I read on this very board that prisons are recruiting ground for US Army Heroes. Could be a reason why they are filling them up.
Not with the greatest criminal mass murderers of all though. They are "free" to run both country and army.

salaam.
 
Such statistics are of course fatally flawed. If State allows or participates in the killing of citizens before they can ever reach the stage of being at risk for being arrested, and in addition let the killers run free to kill more, that brings automatically the amount of prisoners down. In the same manner can be argued that you also first need prisons to be able to fill them.

salaam.
 
editor / the rest (especially 8ball),



It is worth pointing out that over that same period of time mentioned in the Guardian article the US crime rate (for almost every category of offence) has markedly decreased, as this Wikipedia article demonstrates.

Of course, there are other reasons why their crime rate has fallen (an increase in "legal" gun ownership via the CCW system, improved Police and community relations, new technologies etc) but its surely the case that a more strict sentencing policy is behind at least part of the fall.
Crime has fallen dramatically across the US, whether conservative or liberal policies have been in force.

While there is no evidence supporting the claims that the number of officers and arrests per capita affects the crime rate, public perception seems to accept this premise. San Francisco on the other hand utilized an alternative approach to crime that stresses alternative sentences and community involvement. Conservative critics like Guiliani have labeled this approach as "soft on crime" and continuously claim that they do not work.

Despite popular assumptions, San Francisco experienced a larger decline in reported crime than most comparable national cities while enforcing these alternative policies. As Table I illustrates, San Francisco's decline in Part I offenses exceeded the average of the 10 comparison cities in almost all categories and time periods. Violent crime rates exceeded the average of the ten national comparison cities chosen over the three time periods. In fact, San Francisco's decreases far surpassed the average of the national comparison cities in all categories except for burglary in two time periods.

Since 1992, San Francisco has outperformed New York City in violent crime rate declines and has received virtually no media attention. For example, in reported violent crime between 1992 and 1998 San Francisco's rates decreased 47% while New York's rate declined 46% (see Table 2 below). Since 1995, one year after Guiliani was elected, San Francisco recorded a 33% decrease in reported violent crime compared to only 26% in New York City (see Table 3 below). These declines were occurring at a time when New York City was vigorously pursuing "broken windows" policy and being cited by commentators as a national model.

http://www.cjcj.org/pubs/windows/windows.html
 
I read on this very board that prisons are recruiting ground for US Army Heroes. Could be a reason why they are filling them up.
Not with the greatest criminal mass murderers of all though. They are "free" to run both country and army.

salaam.

As per usual, you're wrong.

In the US the way to get off the military duty, i.e. being trained into an efficient killing machine, was to have a criminal record.

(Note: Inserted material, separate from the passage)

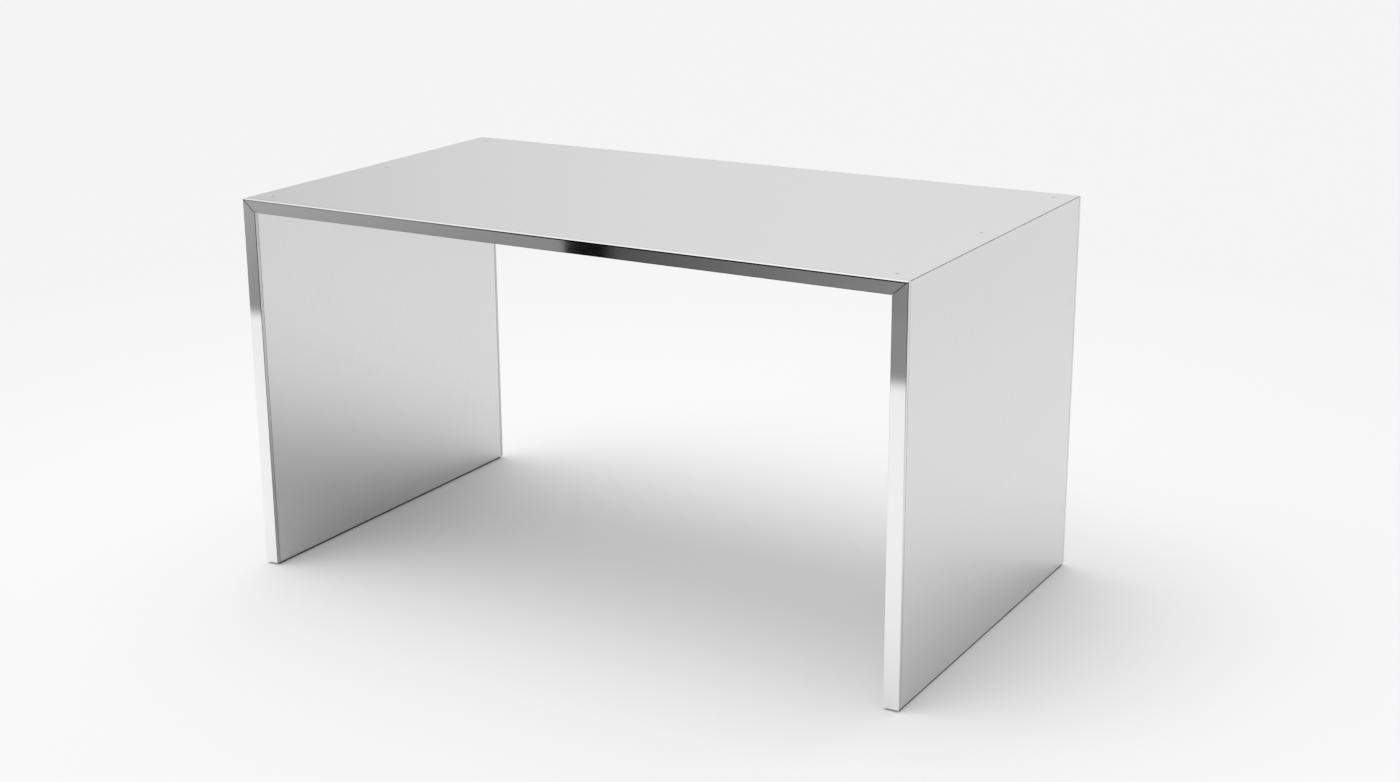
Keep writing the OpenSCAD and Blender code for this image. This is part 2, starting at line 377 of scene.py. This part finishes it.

So, if you were already a killer you were not suitable to be trained by the US Army to kill... [I suppose "in a controlled and efficient manner"... or some such "pearl"...:eek::rolleyes:]

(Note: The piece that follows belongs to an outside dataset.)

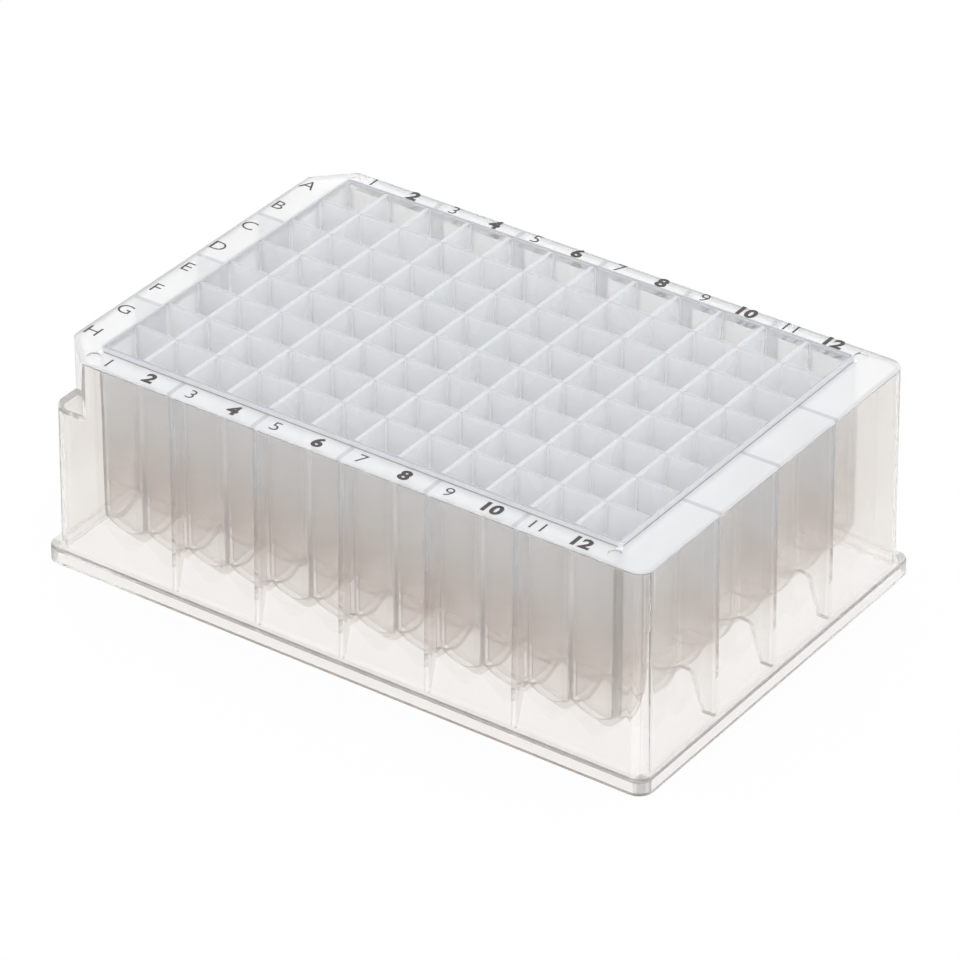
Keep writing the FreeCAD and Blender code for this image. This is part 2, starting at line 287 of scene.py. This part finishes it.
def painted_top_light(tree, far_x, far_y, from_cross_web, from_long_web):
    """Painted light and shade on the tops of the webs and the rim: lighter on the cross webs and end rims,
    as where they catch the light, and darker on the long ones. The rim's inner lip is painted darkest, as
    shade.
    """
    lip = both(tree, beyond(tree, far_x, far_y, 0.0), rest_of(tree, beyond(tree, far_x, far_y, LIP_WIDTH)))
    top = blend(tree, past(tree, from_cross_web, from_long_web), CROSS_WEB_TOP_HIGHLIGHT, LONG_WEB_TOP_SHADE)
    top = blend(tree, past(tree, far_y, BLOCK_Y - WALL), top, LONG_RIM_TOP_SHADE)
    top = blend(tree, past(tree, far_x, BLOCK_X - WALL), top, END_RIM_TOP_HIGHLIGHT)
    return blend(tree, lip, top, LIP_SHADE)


def milky_polypropylene():
    """The well block and the ribs, which cooled slowly: milky above and clearer towards the tips. They are
    also warmer towards the tips, partly the plastic's own tint and partly painted warm light bounced up from
    the floor.

    Where webs meet or run into a wall the plastic is thickest, and shows as a line of painted shade: dark
    near the tips, where light piped down the webs runs out, and pale higher up.
    """
    material, shader = new_material("milky_polypropylene")
    tree = material.node_tree
    along, across, height = place_on(tree)
    far_x, far_y = absolute(tree, along), absolute(tree, across)
    from_cross_web, from_long_web = (maths(tree, "PINGPONG", axis, PITCH / 2) for axis in (along, across))
    from_inside = tree.nodes.new("ShaderNodeNewGeometry").outputs["Backfacing"]

    edge = block_edge(tree, far_x, far_y, height, from_inside)
    web = either(tree, web_lines(tree, from_cross_web, from_long_web), edge)
    outside = beyond(tree, far_x, far_y, WALL - HAIR)
    in_rib = both(tree, beyond(tree, far_x, far_y, WALL + SLACK), from_inside)
    rim_side = both(tree, past(tree, height, DECK_TOP), beyond(tree, far_x, far_y, RIM_WALL - HAIR))
    crease_shade = both(tree, rim_side, below(tree, height, DECK_TOP + CREASE_SHADE_HEIGHT))

    # warmer towards the tips: partly the plastic's own tint, partly painted warm light from the floor below
    wall = blend(tree, ramp(tree, height, *WALL_COOL), WARM_TINT_AND_FLOOR_BOUNCE, COOL)
    # painted shade on the lines and edges, and painted light and shade on the tops
    line = blend(tree, past(tree, height, HIGH.z - 0.1 * MM), painted_line_shade(tree, height, outside, edge),
                 painted_top_light(tree, far_x, far_y, from_cross_web, from_long_web))
    # painted shade on the rim's outer side, darkest in the crease where it meets the deck
    colour = blend(tree, rim_side, blend(tree, web, wall, line), RIM_SIDE_SHADE)
    colour = blend(tree, crease_shade, colour, CREASE_SHADE)
    set_surface(tree, shader, colour, patches(tree, 120), BLOCK_ROUGHNESS)
    scattered = block_haze(tree, height, web, outside, in_rib, rim_side)
    clear_share = both(tree, rest_of(tree, scattered), clear_when_square_on(tree))
    look_through(material, shader, rest_of(tree, clear_share), BLOCK_TINT)
    return material


def clear_polypropylene():
    """The thin skirt and foot, which cooled fast and stayed clear: slightly rippled by the flow.

    The upright corners are thicker, and get painted grey shade, standing in for the light their rounded
    edges bend away.
    """
    material, shader = new_material("clear_polypropylene")
    tree = material.node_tree
    along, across, height = place_on(tree)
    past_side = []
    for axis, edge in ((along, DECK_X), (across, DECK_Y)):
        upright = maths(tree, "MULTIPLY_ADD", height, DRAFT, absolute(tree, axis))
        past_side.append(maths(tree, "SUBTRACT", upright, edge + DECK_TOP * DRAFT))
    # painted grey shade at the skirt's upright corners
    corner = ramp(tree, maths(tree, "MINIMUM", *past_side), -1.3 * MM, -1.0 * MM)
    ripple = patches(tree, 90)
    thin = blend(tree, ripple, *THIN_SKIRT)
    set_surface(tree, shader, blend(tree, corner, thin, SKIRT_CORNER_SHADE), ripple, SKIRT_ROUGHNESS)
    shader.inputs["Transmission Weight"].default_value = SKIRT_GLASSY
    look_through(material, shader, SKIRT_COVER, SKIRT_TINT)
    return material


def deck_polypropylene():
    """The deck's upper side, with the fine matt finish that takes the print.

    It is thicker over the ribs, and over the skirt's wall, and there it gets painted grey shade, standing in
    for how the plastic below shows through; over the wall only where that is on the far side of the plate
    from the viewer.
    """
    material, shader = new_material("deck_polypropylene")
    tree = material.node_tree
    axes = place_on(tree)[:2]
    from_middle = [absolute(tree, axis) for axis in axes]
    to_viewer = tree.nodes.new("ShaderNodeSeparateXYZ")
    tree.links.new(tree.nodes.new("ShaderNodeNewGeometry").outputs["Incoming"], to_viewer.inputs[0])
    over_rib, over_wall = [], []
    for axis, beside, reach in zip(axes, from_middle, RIB_REACH):
        from_rib = maths(tree, "PINGPONG", axis, PITCH)
        stripe = ramp(tree, from_rib, RIB / 2 - 0.1 * MM, RIB / 2 + 0.15 * MM, 1.0, 0.0)
        over_rib.append(both(tree, stripe, below(tree, beside, reach)))
    for axis, beside, edge, view in zip(axes, from_middle, (DECK_X, DECK_Y), to_viewer.outputs):
        border = ramp(tree, beside, edge - SKIRT_WALL - 0.15 * MM, edge - SKIRT_WALL + 0.15 * MM)
        over_wall.append(both(tree, border, below(tree, both(tree, axis, view), 0.0)))
    # painted grey shade where the ribs, and the skirt's wall on the side away from the viewer, show through
    # the deck
    band_shade = either(tree, either(tree, *over_rib), either(tree, *over_wall))
    grain = patches(tree, 60)
    thin = blend(tree, grain, *THIN_DECK)
    set_surface(tree, shader, blend(tree, band_shade, thin, DECK_BAND_SHADE), grain, DECK_ROUGHNESS)
    shader.inputs["Transmission Weight"].default_value = DECK_GLASSY
    look_through(material, shader, SKIRT_COVER, SKIRT_TINT)
    return material


def marking_ink():
    """Black ink, a little uneven where it dried."""
    material, shader = new_material("marking_ink")
    tree = material.node_tree
    coat = patches(tree, 900, 2.0)
    set_surface(tree, shader, blend(tree, coat, *INK_BLACK), coat, INK_ROUGHNESS)
    return material


# ---- markings ----

INK_THICKNESS = 0.02 * MM
FRONT_Y, BACK_Y = -38.5 * MM, 39.2 * MM
LETTER_X = -59.7 * MM
PRINT_SHIFT = -1.2 * MM
THIN_SIZE, BOLD_SIZE, LETTER_SIZE = 3.7 * MM, 3.8 * MM, 4.0 * MM
THIN, BOLD = -0.025 * MM, 0.16 * MM
STRETCH = 1.12


def add_marking(text, name, x, y, size, weight, finish):
    """Ink lettering on the deck, upright for someone at the row H side, centred on x and y."""
    bpy.ops.object.select_all(action="DESELECT")
    bpy.ops.object.text_add()
    label = bpy.context.object
    label.name = name
    label.data.body = text
    label.data.size = size
    label.data.offset = weight
    label.data.extrude = INK_THICKNESS / 2
    label.data.resolution_u = 4
    bpy.ops.object.convert(target="MESH")
    label = bpy.context.object
    middle = sum((Vector(corner) for corner in label.bound_box), Vector()) / 8
    label.data.transform(Matrix.Translation((x, y, DECK_TOP + INK_THICKNESS / 2))
                         @ Matrix.Diagonal((STRETCH, 1, 1, 1)) @ Matrix.Translation(-middle))
    label.data.materials.append(finish)
    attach(label, "root")


def add_markings():
    ink = marking_ink()
    for column in range(COLUMNS):
        x = FIRST_X + PITCH * column + PRINT_SHIFT
        bold = column % 2 == 1
        size, weight = (BOLD_SIZE, BOLD) if bold else (THIN_SIZE, THIN)
        for side, y in (("front", FRONT_Y), ("back", BACK_Y)):
            add_marking(str(column + 1), f"number_{side}_{column + 1}", x, y, size, weight, ink)
    for row in range(ROWS):
        letter = "ABCDEFGH"[row]
        add_marking(letter, f"letter_{letter}", LETTER_X, FIRST_Y - PITCH * row, LETTER_SIZE, THIN, ink)


# ---- studio ----

FLOOR_WHITE = (0.9, 0.89, 0.88)
FLOOR_GLOW = 0.95
SKY, OVERHEAD = (0.95, 0.97, 1.0), 1.4
CAMERA_AZIMUTH, CAMERA_ELEVATION = math.radians(35.13), math.radians(32.42)
CAMERA_DISTANCE = 985.8 * MM
AIM_RIGHT, AIM_UP = 0.43 * MM, 14.85 * MM
LENS = 208.7


def add_floor():
    """A white table, which glows for the camera and keeps a trace of the plate's shadow."""
    bpy.ops.object.select_all(action="DESELECT")
    bpy.ops.mesh.primitive_plane_add(size=6.0, location=(0, 0, LOW.z - HAIR))
    floor = bpy.context.object
    floor.name = "floor"
    material, shader = new_material("floor_white")
    shader.inputs["Base Color"].default_value = (*FLOOR_WHITE, 1)
    shader.inputs["Roughness"].default_value = 0.9
    tree = material.node_tree
    glow = tree.nodes.new("ShaderNodeEmission")
    glow.inputs["Strength"].default_value = 1.0
    path = tree.nodes.new("ShaderNodeLightPath").outputs
    bounced = either(tree, path["Is Glossy Ray"], path["Is Transmission Ray"])
    seen = either(tree, path["Is Camera Ray"], bounced)
    mix = tree.nodes.new("ShaderNodeMixShader")
    tree.links.new(both(tree, seen, FLOOR_GLOW), mix.inputs[0])
    tree.links.new(shader.outputs[0], mix.inputs[1])
    tree.links.new(glow.outputs[0], mix.inputs[2])
    tree.links.new(mix.outputs[0], tree.nodes["Material Output"].inputs["Surface"])
    floor.data.materials.append(material)


def add_world():
    """Soft light from all round, a little stronger from overhead, as from a soft box."""
    world = bpy.data.worlds.new("studio")
    bpy.context.scene.world = world
    world.use_nodes = True
    tree = world.node_tree
    upward = tree.nodes.new("ShaderNodeSeparateXYZ")
    tree.links.new(tree.nodes.new("ShaderNodeTexCoord").outputs["Generated"], upward.inputs[0])
    background = tree.nodes["Background"]
    background.inputs["Color"].default_value = (*SKY, 1)
    tree.links.new(ramp(tree, upward.outputs["Z"], 0.3, 0.95, 1.0, OVERHEAD), background.inputs["Strength"])
    world.cycles.sampling_method = "NONE"


def add_camera():
    """Looks down on the corner at H12 from far off."""
    right = Vector((math.cos(CAMERA_AZIMUTH), math.sin(CAMERA_AZIMUTH), 0))
    back = Vector((math.sin(CAMERA_AZIMUTH) * math.cos(CAMERA_ELEVATION),
                   -math.cos(CAMERA_AZIMUTH) * math.cos(CAMERA_ELEVATION), math.sin(CAMERA_ELEVATION)))
    up = back.cross(right)
    aim = right * AIM_RIGHT + up * AIM_UP
    data = bpy.data.cameras.new("camera")
    data.lens = LENS
    data.sensor_width = 36
    data.clip_start, data.clip_end = 0.05, 20
    camera = bpy.data.objects.new("camera", data)
    bpy.context.scene.collection.objects.link(camera)
    camera.location = aim + back * CAMERA_DISTANCE
    camera.rotation_mode = "QUATERNION"
    camera.rotation_quaternion = (-back).to_track_quat("-Z", "Y")
    bpy.context.scene.camera = camera


# ---- the plate ----

MILKY, CLEAR, DECK = range(3)
DECK_EDGE = 0.55 * MM
RIB_LOW, RIB_HIGH = 2.5 * MM, DECK_TOP - 1.0 * MM
UPWARD, SQUARE_ON = 0.2, 0.98


def finish_of(face):
    """The block and the ribs are milky, the deck's upper side is matt, and the rest is clear."""
    x, y, z = abs(face.center.x), abs(face.center.y), face.center.z
    if x < BLOCK_X + SLACK and y < BLOCK_Y + SLACK:
        return MILKY
    if z > DECK_TOP - DECK_EDGE and face.normal.z > UPWARD:
        return DECK
    side_rib = abs(face.normal.x) > SQUARE_ON and x < RIB_REACH[0]
    end_rib = abs(face.normal.y) > SQUARE_ON and y < RIB_REACH[1]
    if (side_rib or end_rib) and RIB_LOW < z < RIB_HIGH:
        return MILKY
    return CLEAR


def dress_plate():
    """Round surfaces shade smoothly, and corners stay crisp."""
    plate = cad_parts["well_plate"]
    weld = plate.modifiers.new("weld", "WELD")
    weld.merge_threshold = 0.001 * MM
    split = plate.modifiers.new("crisp_corners", "EDGE_SPLIT")
    split.split_angle = math.radians(28)
    plate.data.materials.clear()
    for finish in (milky_polypropylene(), clear_polypropylene(), deck_polypropylene()):
        plate.data.materials.append(finish)
    for face in plate.data.polygons:
        face.use_smooth = True
        face.material_index = finish_of(face)


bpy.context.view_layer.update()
dress_plate()
add_markings()
add_floor()
add_world()
add_camera()
scene = bpy.context.scene
scene.view_settings.view_transform = "Standard"
scene.cycles.max_bounces = 20
scene.cycles.diffuse_bounces = 16
scene.cycles.transmission_bounces = 20
scene.cycles.transparent_max_bounces = 64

That's how people managed not to go to Vietnam etc. - commit an offence and you're off the US Army's list or potential "valuable assets"...:rolleyes::hmm:

Why not take peaceful students and make a sociopath out of them, eh? Such a great idea!:rolleyes:
 
As per usual, you're wrong.

In the US the way to get off the military duty, i.e. being trained into an efficient killing machine, was to have a criminal record.

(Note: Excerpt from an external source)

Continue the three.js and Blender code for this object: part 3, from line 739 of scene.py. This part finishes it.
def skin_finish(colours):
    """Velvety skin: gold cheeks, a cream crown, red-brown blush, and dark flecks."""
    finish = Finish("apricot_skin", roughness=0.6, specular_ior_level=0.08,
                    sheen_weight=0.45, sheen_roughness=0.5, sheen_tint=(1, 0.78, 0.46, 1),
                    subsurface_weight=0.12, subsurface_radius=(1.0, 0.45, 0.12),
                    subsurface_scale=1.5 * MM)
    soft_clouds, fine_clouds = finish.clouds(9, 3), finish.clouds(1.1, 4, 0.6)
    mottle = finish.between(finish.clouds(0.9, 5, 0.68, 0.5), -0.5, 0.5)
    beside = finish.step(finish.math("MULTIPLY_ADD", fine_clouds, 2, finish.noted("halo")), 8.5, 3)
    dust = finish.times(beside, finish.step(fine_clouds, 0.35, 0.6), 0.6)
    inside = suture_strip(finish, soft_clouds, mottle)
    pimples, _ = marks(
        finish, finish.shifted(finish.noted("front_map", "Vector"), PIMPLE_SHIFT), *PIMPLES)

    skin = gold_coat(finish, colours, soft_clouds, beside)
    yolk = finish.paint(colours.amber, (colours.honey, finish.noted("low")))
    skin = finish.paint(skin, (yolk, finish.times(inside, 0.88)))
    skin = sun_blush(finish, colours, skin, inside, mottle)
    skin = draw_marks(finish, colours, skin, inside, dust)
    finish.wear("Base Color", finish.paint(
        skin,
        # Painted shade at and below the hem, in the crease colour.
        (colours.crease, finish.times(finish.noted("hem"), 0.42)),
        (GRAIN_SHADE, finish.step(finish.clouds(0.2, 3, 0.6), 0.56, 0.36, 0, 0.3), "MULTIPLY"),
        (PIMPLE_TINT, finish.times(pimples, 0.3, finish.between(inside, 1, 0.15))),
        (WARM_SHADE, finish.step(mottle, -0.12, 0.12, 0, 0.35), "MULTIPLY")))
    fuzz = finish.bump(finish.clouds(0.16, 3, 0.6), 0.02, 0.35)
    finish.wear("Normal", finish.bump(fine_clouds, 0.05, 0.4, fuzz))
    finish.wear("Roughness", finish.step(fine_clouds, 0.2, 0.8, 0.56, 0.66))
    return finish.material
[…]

So, if you were already a killer you were not suitable to be trained by the US Army to kill... [I suppose "in a controlled and efficient manner"... or some such "pearl"...:eek::rolleyes:]

That's how people managed not to go to Vietnam etc. - commit an offence and you're off the US Army's list or potential "valuable assets"...:rolleyes::hmm:

Why not take peaceful students and make a sociopath out of them, eh? Such a great idea!:rolleyes:
It has been proposed, it's not actually happening (yet?).
 
Crime has fallen dramatically across the US, whether conservative or liberal policies have been in force.

Thats why I said "Of course, there are other reasons why their crime rate has fallen"... but when you have the big stick of prison and a willingness to use it in the background it will have an effect.
 
As per usual, you're wrong.

No I'm not (and "usually" I'm not wrong about what I say, let alone when it is about things I read myself).
What you make of it is your choice but take notice that I didn't say:
I posted it.
So if you think it was wrong tell the poster he is wrong.

salaam.
 
Thats why I said "Of course, there are other reasons why their crime rate has fallen"... but when you have the big stick of prison and a willingness to use it in the background it will have an effect.
But that's the point - it doesn't appear to have an effect.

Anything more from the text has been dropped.